-- RECORDED INFORMATION --
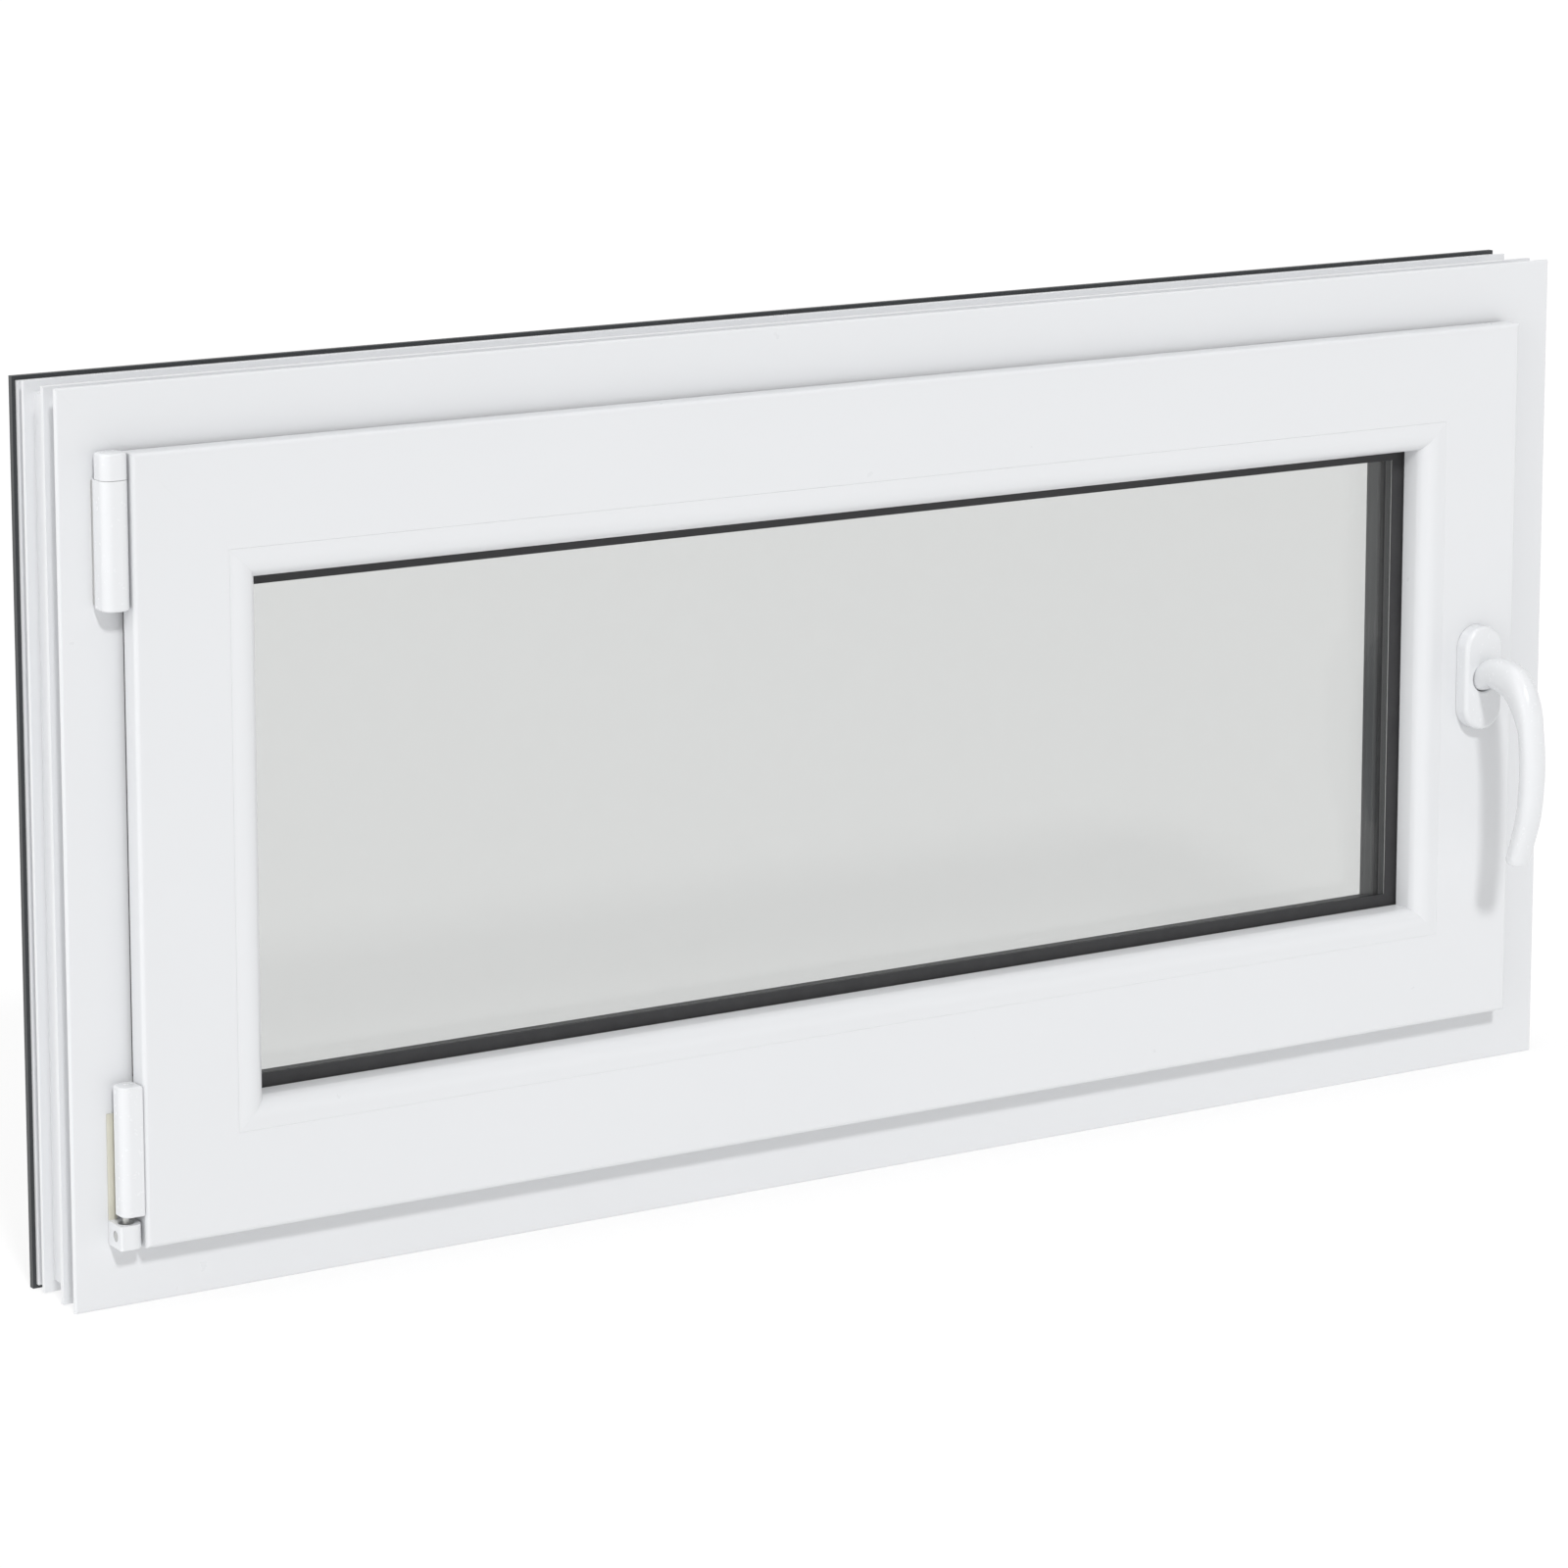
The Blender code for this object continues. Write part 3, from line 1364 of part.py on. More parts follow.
NECK_SHARE = 0.18  # share of the lever's path that is the straight neck
ELBOW_SHARE = 0.5  # share over which the bar swells at its bend


def make_lever():
    """The lever: an oval bar swept out of the rosette and down in a bow."""
    profile = bpy.data.curves.new("grip_section", "CURVE")
    profile.dimensions = "2D"
    line = profile.splines.new("POLY")
    steps = 20
    line.points.add(steps - 1)
    for index, point in enumerate(line.points):
        angle = 2 * math.pi * index / steps
        point.co = (
            GRIP_HALF_WIDTH * math.cos(angle),
            GRIP_HALF_THICK * math.sin(angle),
            0,
            1,
        )
    line.use_cyclic_u = True
    section = bpy.data.objects.new("grip_section", profile)
    CUTTERS.objects.link(section)
    section.hide_render = True
    section.display_type = "WIRE"

    curve = bpy.data.curves.new("handle_lever", "CURVE")
    curve.dimensions = "3D"
    curve.twist_mode = "MINIMUM"
    curve.bevel_mode = "OBJECT"
    curve.bevel_object = section
    curve.use_fill_caps = True
    path = smooth_path(grip_path(), 3)
    spline = curve.splines.new("POLY")
    spline.points.add(len(path) - 1)
    for index, (point, (proud, rise)) in enumerate(zip(spline.points, path)):
        point.co = (0, SASH_FRONT - proud, rise, 1)
        share = index / (len(path) - 1)
        elbow = min(max((share - NECK_SHARE) / ELBOW_SHARE, 0), 1)
        point.radius = 0.92 + 0.08 * math.sin(math.pi * share) + 0.2 * math.sin(math.pi * elbow)
    obj = bpy.data.objects.new("lever_curve", curve)
    bpy.context.scene.collection.objects.link(obj)
    graph = bpy.context.evaluated_depsgraph_get()
    mesh = bpy.data.meshes.new_from_object(obj.evaluated_get(graph))
    bpy.data.objects.remove(obj)
    mesh.name = "handle_lever"
    weld(mesh)
    mesh.shade_smooth()
    place = at(HANDLE[0], 0, HANDLE[1])
    add("handle_lever", mesh, WHITE_LACQUER, Matrix.Translation(place))


def make_handle():
    make_rosette()
    make_lever()
    across_wall(
        "handle_spindle",
        [square(SPINDLE)],
        SASH_FRONT - BASE_THICK - FIT,
        PLATE_AXIS + 5.4 * MM,
        ZINC_STEEL,
    )


make_frame()
sash = make_sash()
make_sash_seal()
make_glazing()
make_stay_bearing()
make_stay_arm()
make_corner_hinge()
make_keeps()
make_lock_rod()
make_head_rod()
make_corner_drive()
make_gearbox(sash)
make_handle()
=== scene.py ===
"""Looks of the tilt-and-turn window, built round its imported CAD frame.

Axes: +X towards the handle side, +Y towards the outside, +Z up, in metres. Sections are
given as (d, t): d runs inwards from the frame's outer edge and t from the frame's room face
towards the outside.
"""

import json
import math

import bmesh
import bpy
import numpy as np
from bpy.props import FloatProperty, FloatVectorProperty, PointerProperty
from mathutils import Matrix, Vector


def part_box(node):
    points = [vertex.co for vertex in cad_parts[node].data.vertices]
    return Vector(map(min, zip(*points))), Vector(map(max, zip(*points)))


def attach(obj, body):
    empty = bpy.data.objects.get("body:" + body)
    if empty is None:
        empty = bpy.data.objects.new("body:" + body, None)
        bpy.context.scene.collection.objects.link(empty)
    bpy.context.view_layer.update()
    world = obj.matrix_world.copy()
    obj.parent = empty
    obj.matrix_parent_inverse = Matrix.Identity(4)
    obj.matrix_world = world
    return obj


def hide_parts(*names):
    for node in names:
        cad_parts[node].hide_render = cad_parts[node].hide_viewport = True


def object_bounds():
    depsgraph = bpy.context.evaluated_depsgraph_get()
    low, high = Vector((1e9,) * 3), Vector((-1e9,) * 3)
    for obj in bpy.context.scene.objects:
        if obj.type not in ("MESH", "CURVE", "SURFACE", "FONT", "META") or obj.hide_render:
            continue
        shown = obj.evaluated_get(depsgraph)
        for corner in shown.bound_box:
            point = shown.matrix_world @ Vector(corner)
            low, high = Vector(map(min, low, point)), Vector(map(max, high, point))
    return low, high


bl_info = {
    "name": "Tilt-and-Turn Window",
    "version": (1, 0, 0),
    "blender": (4, 5, 0),
    "location": "View3D > Sidebar > Window",
    "description": "White plastic window with a dark outer skin, side hinges and a lever handle",
    "category": "Add Mesh",
}

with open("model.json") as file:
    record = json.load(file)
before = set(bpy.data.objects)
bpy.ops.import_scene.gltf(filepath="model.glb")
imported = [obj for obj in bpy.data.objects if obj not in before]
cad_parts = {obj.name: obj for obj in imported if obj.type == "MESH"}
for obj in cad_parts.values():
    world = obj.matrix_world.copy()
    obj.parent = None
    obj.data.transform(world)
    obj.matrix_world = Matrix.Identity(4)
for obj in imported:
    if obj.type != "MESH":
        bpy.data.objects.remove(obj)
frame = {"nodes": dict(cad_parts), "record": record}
CAD_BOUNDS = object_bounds()
MM = 0.001

SHELL_LOW, SHELL_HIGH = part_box("frame_outer_shell")
HEAD_LOW, HEAD_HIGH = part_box("frame_head")
STILE_LOW, STILE_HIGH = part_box("sash_hinge_stile")
BEAD_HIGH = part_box("glazing_bead_hinge")[1]
ROSETTE_LOW, ROSETTE_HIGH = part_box("handle_rosette")
SPACER_LOW, SPACER_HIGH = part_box("spacer_bar")
BODIES = {
    node: body
    for body, nodes in frame["record"]["behaviour"]["bodies"].items()
    for node in nodes
}
SLOTS = {entry["node"]: entry["material_slot"] for entry in frame["record"]["subparts"]}
JOINTS = {joint["name"]: joint for joint in frame["record"]["behaviour"]["joints"]}

HALF_WIDTH = (SHELL_HIGH.x - SHELL_LOW.x) / 2
HALF_HEIGHT = (SHELL_HIGH.z - SHELL_LOW.z) / 2
MIDDLE_HEIGHT = (SHELL_HIGH.z + SHELL_LOW.z) / 2
ROOM_FACE = HEAD_LOW.y
HANDLE_AXIS = Vector(JOINTS["handle_turn"]["pos_m"])
SASH_FACE = STILE_LOW.y
HINGE_AXIS = Vector(JOINTS["sash_turn"]["pos_m"])
BEAD_START = 109 * MM
BALL_TO_BLOCK_TOP = 9.3 * MM
BLOCK_TOP = JOINTS["sash_tilt"]["pos_m"][2] + BALL_TO_BLOCK_TOP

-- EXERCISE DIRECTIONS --
Return nothing but the lines from the start of the listing above through the line containing "ELBOW_SHARE = 0.5", exactly as given.

-- CORRECT RESULT --
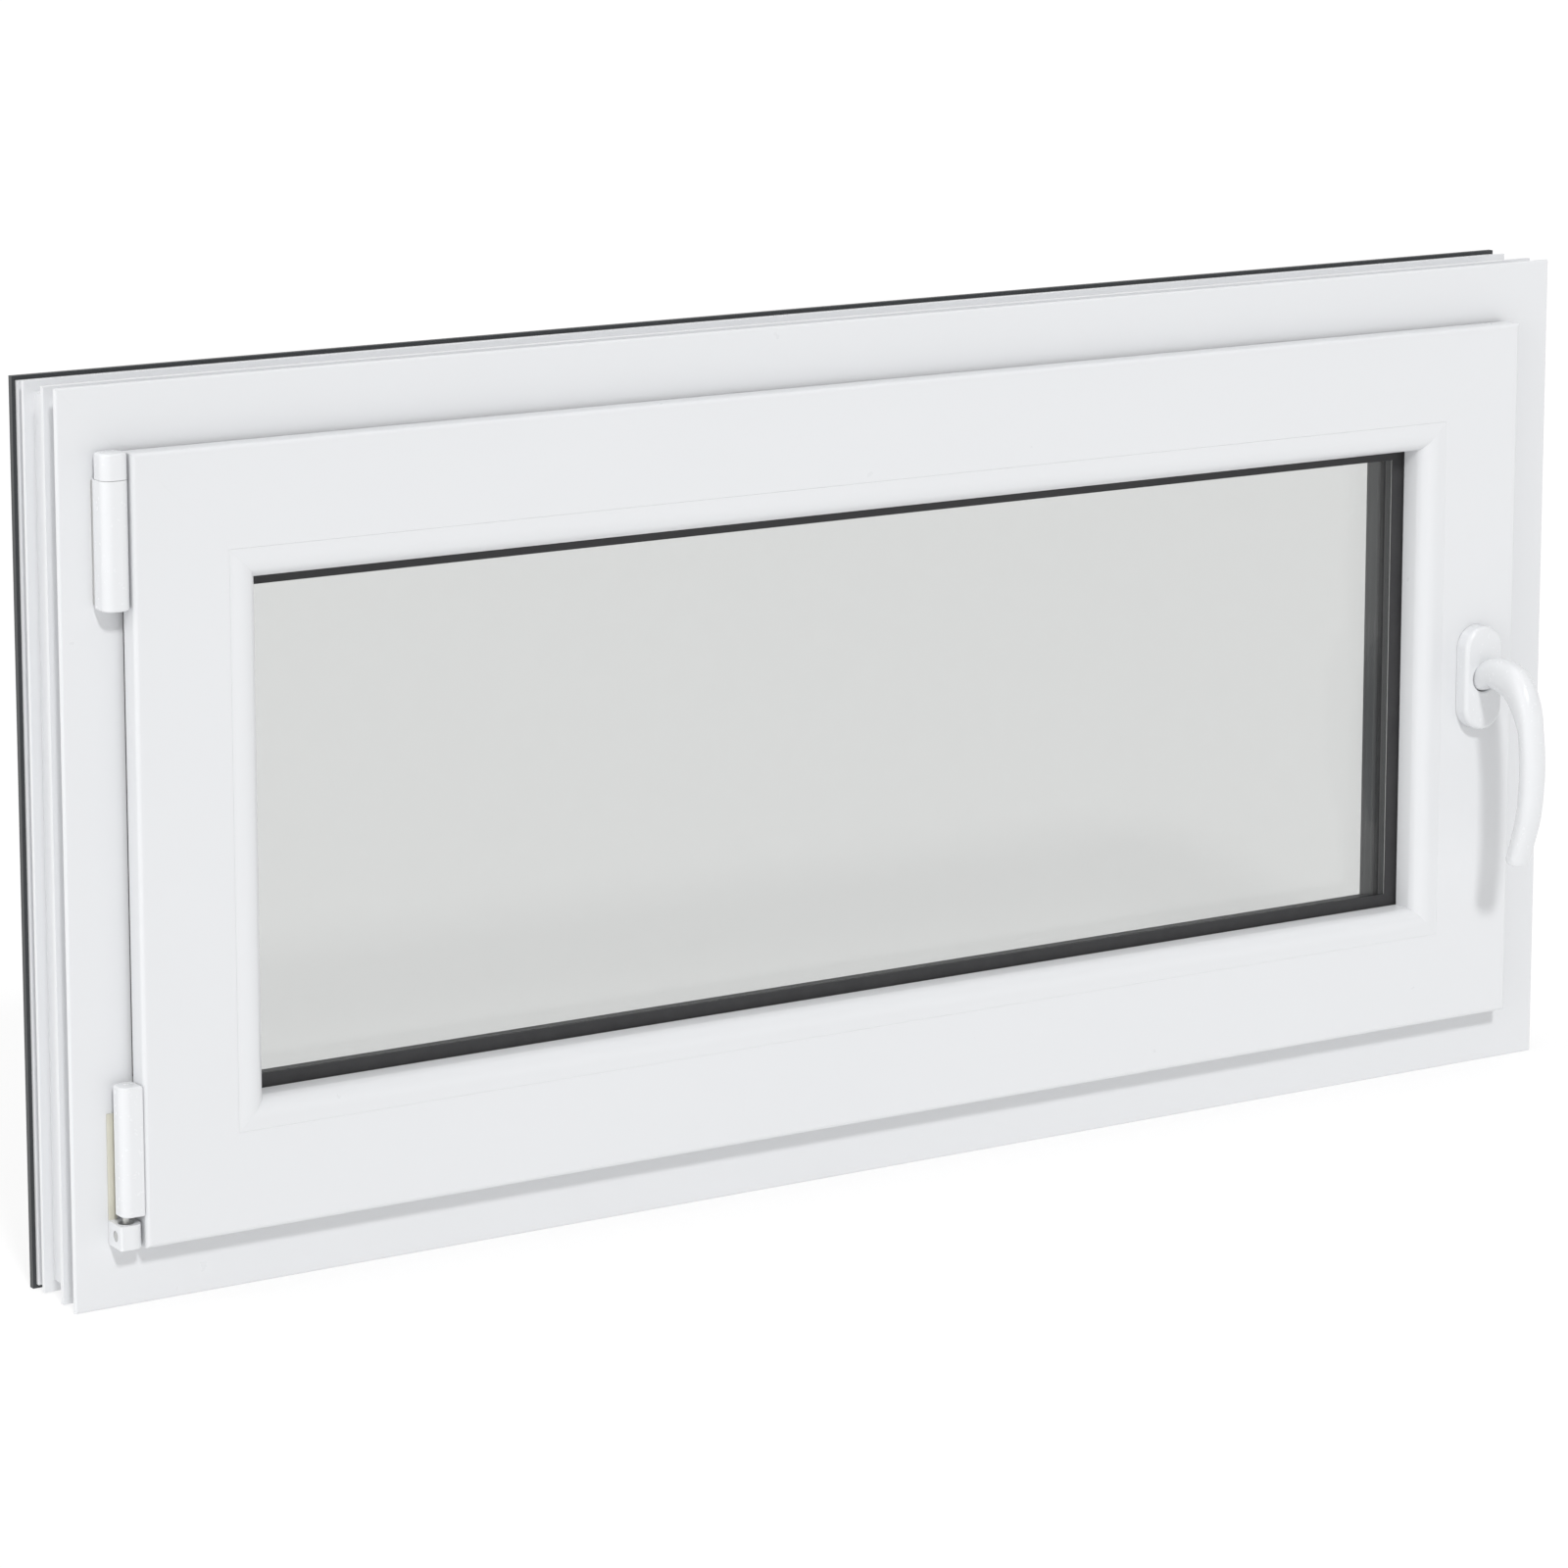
The Blender code for this object continues. Write part 3, from line 1364 of part.py on. More parts follow.
NECK_SHARE = 0.18  # share of the lever's path that is the straight neck
ELBOW_SHARE = 0.5  # share over which the bar swells at its bend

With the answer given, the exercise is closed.